Hadits Shahih Ibnu Hibban

Hadits Shahih Ibnu Hibban

Muhammad bin Hibban bin Ahmad bin Hibban atau Hatim at-Tamimi al-Busti as-Sijistani

Biografi Ibnu Hibban


صحيح ابن حبان ١٨٤: أَخْبَرَنَا مُحَمَّدُ بْنُ عُمَرَ بْنِ يُوسُفَ بْنِ حَمْزَةَ، قَالَ‏:‏ حَدَّثَنَا نَصْرُ بْنُ عَلِيٍّ الْجَهْضَمِيُّ، قَالَ‏:‏ حَدَّثَنَا بِشْرُ بْنُ الْمُفَضَّلِ، عَنْ أَبِي مَسْلَمَةَ، عَنْ أَبِي نَضْرَةَ، عَنْ أَبِي سَعِيدٍ، قَالَ‏:‏ قَالَ رَسُولُ اللهِ صَلَّى اللَّهُ عَلَيْهِ وَسَلَّمَ‏:‏ أَمَّا أَهْلُ النَّارِ الَّذِينَ هُمْ أَهْلُهَا، فَإِنَّهُمْ لاَ يَمُوتُونَ فِيهَا وَلاَ يَحْيَوْنَ، وَلَكِنْ نَاسٌ أَصَابَتْهُمُ النَّارُ بِذُنُوبِهِمْ، أَوْ قَالَ‏:‏ بِخَطَايَاهُمْ، حَتَّى إِذَا كَانُوا فَحْمًا أُذِنَ فِي الشَّفَاعَةِ، فَجِيءَ بِهِمْ ضَبَائِرَ ضَبَائِرَ، فَبُثُّوا عَلَى أَهْلِ الْجَنَّةِ، ثُمَّ قِيلَ‏:‏ يَا أَهْلَ الْجَنَّةِ، أَفِيضُوا عَلَيْهِمْ، قَالَ‏:‏ فَيَنْبُتُونَ نَبَاتَ الْحِبَّةِ تَكُونُ فِي حَمِيلِ السَّيْلِ، فَقَالَ رَجُلٌ مِنَ الْقَوْمِ‏:‏ كَأَنَّهُ كَانَ رَسُولُ اللهِ صَلَّى اللَّهُ عَلَيْهِ وَسَلَّمَ بِالْبَادِيَةِ‏.‏

Shahih Ibnu Hibban 184: Muhammad bin Amru bin Yusuf bin Hamzah mengabarkan kepada kami, dia berkata: Nashr bin Ali Al Jahdhami menceritakan kepada kami, dia berkata: Bisyr bin Al Mufhadhdhal menceritakan kepada kami dari Abu Maslamah dari Abu Nadhrah dari Abu Sa’id, dia berkata: Rasulullah Shallallahu 'Alaihi Wa Sallam bersabda; “Adapun para penghuni neraka yang menjadi penduduk neraka, maka sesungguhnya mereka itu tidak pernah mati di dalam neraka dan tidak juga hidup.
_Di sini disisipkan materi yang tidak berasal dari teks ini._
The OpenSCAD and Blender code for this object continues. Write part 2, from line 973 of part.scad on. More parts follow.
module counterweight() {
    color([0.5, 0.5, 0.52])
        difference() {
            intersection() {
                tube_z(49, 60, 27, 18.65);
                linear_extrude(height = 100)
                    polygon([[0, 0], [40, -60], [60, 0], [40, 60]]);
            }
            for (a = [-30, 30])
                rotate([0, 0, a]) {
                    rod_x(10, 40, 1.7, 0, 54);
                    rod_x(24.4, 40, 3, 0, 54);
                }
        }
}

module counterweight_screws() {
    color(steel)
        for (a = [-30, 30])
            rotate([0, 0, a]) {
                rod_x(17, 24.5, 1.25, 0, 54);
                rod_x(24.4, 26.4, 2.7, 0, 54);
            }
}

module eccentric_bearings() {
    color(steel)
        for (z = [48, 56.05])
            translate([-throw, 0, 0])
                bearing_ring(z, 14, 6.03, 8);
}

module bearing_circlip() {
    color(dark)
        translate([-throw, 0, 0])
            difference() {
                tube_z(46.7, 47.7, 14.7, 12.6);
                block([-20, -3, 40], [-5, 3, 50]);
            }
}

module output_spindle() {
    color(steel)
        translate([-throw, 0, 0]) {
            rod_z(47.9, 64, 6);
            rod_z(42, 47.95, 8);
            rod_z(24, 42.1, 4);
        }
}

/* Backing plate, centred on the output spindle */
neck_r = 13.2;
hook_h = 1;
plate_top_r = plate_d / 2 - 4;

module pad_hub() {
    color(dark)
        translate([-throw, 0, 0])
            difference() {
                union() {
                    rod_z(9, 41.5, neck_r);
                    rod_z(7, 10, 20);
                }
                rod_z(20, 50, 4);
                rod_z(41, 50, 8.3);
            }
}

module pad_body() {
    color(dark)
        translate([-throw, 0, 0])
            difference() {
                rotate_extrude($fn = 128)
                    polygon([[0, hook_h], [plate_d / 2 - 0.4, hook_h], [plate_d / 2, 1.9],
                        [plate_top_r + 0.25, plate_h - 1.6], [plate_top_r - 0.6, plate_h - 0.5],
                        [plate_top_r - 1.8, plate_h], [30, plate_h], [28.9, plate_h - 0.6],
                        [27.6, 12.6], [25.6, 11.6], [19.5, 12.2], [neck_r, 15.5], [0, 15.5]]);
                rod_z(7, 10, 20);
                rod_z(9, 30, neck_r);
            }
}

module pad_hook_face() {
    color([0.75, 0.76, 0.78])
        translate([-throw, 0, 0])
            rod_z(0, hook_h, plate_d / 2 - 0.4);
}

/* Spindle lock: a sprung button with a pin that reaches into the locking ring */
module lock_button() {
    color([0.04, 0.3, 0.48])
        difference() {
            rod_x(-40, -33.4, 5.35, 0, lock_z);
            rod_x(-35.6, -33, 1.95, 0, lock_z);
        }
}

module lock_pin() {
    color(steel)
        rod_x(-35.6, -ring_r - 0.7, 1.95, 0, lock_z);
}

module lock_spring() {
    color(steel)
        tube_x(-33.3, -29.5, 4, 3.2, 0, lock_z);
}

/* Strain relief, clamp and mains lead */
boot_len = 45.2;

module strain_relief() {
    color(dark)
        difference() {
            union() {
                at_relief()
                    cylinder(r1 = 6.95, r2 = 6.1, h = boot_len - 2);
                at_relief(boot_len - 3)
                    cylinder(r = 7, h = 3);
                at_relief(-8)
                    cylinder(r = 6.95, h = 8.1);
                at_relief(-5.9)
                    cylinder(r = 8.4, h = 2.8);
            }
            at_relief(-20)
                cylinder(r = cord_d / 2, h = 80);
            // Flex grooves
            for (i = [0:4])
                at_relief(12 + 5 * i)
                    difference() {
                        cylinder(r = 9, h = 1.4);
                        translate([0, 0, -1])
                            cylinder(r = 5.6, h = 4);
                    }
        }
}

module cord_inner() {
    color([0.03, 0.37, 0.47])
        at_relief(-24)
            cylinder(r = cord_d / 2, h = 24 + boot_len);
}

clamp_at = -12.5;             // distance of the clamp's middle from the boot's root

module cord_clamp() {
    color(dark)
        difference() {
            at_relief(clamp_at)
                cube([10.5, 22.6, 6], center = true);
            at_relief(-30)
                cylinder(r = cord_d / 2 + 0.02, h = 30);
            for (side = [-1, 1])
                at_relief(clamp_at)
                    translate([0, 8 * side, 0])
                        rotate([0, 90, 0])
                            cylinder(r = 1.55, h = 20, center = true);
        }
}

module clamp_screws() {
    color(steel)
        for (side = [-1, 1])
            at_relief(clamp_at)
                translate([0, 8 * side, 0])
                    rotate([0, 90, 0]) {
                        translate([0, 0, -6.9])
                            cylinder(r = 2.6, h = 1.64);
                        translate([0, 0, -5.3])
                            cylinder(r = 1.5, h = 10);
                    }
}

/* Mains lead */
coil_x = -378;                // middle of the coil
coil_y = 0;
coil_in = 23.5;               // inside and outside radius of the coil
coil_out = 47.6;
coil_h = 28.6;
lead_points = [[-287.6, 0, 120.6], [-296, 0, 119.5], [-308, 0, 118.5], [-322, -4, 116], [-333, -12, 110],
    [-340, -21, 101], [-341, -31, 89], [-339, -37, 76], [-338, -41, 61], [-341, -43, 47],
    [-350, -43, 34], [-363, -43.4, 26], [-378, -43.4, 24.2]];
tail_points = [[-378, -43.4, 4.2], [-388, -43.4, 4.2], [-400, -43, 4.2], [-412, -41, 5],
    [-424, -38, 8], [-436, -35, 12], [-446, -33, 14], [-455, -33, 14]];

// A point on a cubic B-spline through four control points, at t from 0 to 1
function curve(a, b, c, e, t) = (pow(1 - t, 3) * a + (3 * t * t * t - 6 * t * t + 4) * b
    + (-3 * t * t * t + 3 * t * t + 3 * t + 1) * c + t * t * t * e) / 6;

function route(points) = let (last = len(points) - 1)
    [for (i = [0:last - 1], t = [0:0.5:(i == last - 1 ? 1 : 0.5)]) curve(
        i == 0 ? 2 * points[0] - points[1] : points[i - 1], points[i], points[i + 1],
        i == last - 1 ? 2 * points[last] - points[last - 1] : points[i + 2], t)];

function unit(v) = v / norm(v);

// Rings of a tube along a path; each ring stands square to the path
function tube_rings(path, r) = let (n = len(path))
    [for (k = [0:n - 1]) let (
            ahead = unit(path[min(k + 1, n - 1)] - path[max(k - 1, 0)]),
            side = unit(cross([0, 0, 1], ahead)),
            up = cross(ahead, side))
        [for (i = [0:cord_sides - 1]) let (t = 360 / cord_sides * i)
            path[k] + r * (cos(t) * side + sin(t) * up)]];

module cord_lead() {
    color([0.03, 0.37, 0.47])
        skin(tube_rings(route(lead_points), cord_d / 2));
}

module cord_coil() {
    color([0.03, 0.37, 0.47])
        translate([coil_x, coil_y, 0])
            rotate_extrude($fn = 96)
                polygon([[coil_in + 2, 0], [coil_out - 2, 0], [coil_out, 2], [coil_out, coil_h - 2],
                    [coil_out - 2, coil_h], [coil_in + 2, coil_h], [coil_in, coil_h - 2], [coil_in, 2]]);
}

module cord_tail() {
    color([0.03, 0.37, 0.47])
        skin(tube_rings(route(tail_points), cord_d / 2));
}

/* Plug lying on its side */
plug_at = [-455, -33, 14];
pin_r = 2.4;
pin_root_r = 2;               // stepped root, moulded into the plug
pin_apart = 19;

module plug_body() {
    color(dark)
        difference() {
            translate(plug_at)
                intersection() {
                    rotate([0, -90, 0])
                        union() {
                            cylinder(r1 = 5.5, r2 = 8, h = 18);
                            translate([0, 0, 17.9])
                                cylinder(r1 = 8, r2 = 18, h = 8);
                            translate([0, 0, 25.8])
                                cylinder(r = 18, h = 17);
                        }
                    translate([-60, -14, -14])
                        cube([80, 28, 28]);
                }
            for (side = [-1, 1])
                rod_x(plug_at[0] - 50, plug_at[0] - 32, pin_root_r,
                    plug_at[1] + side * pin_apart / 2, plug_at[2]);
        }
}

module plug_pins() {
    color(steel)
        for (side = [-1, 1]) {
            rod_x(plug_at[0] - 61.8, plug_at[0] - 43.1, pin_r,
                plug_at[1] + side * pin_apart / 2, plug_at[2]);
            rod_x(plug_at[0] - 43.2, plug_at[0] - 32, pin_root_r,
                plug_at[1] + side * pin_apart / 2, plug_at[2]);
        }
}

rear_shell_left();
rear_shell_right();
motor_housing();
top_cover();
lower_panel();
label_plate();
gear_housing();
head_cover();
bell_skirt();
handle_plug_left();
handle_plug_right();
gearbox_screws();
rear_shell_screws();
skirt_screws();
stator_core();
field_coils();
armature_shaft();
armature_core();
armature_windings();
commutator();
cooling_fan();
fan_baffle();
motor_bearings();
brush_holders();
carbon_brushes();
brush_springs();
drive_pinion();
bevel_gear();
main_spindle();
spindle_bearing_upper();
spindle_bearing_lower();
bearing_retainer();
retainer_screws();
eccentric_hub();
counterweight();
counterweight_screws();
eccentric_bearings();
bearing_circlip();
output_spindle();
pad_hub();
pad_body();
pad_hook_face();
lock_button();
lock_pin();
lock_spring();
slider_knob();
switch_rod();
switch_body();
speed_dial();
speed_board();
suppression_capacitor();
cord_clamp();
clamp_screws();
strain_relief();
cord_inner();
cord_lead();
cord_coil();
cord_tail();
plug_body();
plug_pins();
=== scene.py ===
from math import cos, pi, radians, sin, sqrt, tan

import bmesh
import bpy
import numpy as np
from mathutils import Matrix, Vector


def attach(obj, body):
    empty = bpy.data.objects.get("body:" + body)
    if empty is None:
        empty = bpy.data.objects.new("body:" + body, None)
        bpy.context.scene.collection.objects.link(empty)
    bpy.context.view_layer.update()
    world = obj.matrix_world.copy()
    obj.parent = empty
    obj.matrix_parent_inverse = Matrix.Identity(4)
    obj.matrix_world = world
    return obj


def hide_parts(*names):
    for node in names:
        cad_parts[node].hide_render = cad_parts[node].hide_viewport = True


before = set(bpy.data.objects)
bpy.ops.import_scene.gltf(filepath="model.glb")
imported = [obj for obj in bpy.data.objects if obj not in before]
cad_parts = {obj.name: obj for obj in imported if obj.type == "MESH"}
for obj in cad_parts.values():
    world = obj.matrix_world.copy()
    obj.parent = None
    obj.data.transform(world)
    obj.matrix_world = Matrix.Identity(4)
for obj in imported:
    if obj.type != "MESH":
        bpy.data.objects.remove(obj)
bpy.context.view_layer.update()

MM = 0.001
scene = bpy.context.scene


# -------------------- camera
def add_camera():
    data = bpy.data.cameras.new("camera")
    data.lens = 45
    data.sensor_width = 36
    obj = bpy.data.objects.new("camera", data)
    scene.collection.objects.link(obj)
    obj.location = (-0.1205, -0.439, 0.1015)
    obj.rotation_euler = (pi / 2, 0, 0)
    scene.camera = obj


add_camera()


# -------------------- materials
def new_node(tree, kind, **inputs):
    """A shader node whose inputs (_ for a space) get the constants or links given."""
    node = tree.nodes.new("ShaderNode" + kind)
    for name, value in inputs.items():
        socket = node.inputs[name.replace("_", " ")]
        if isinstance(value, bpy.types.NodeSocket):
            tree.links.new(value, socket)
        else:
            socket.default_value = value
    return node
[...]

Hanya saja, manusia terkena sengatan api neraka dengan sebab dosa-dosa mereka —atau dia berkata, dengan sebab kesalahan-kesalahan mereka- hingga ketika mereka telah menjadi seonggok arang, pintu syafa ’at diizinkan. Lalu mereka pun dihadirkan secara berkelompok. Mereka kemudian dihalau menuju para penghuni surga. Lalu dikatakan, “Wahai para penghuni surga, tuangkan untuk mereka.” Dia berkata: Lalu mereka tumbuh laksana tumbuhnya benih di tepian air yang mengalir. Lalu seorang laki-laki dari kaum berkata, “Seakan-akan Rasulullah berada di desa pedalaman (yakni saking tepatnya dalam menggambarkan benih yang tumbuh).” 3:80.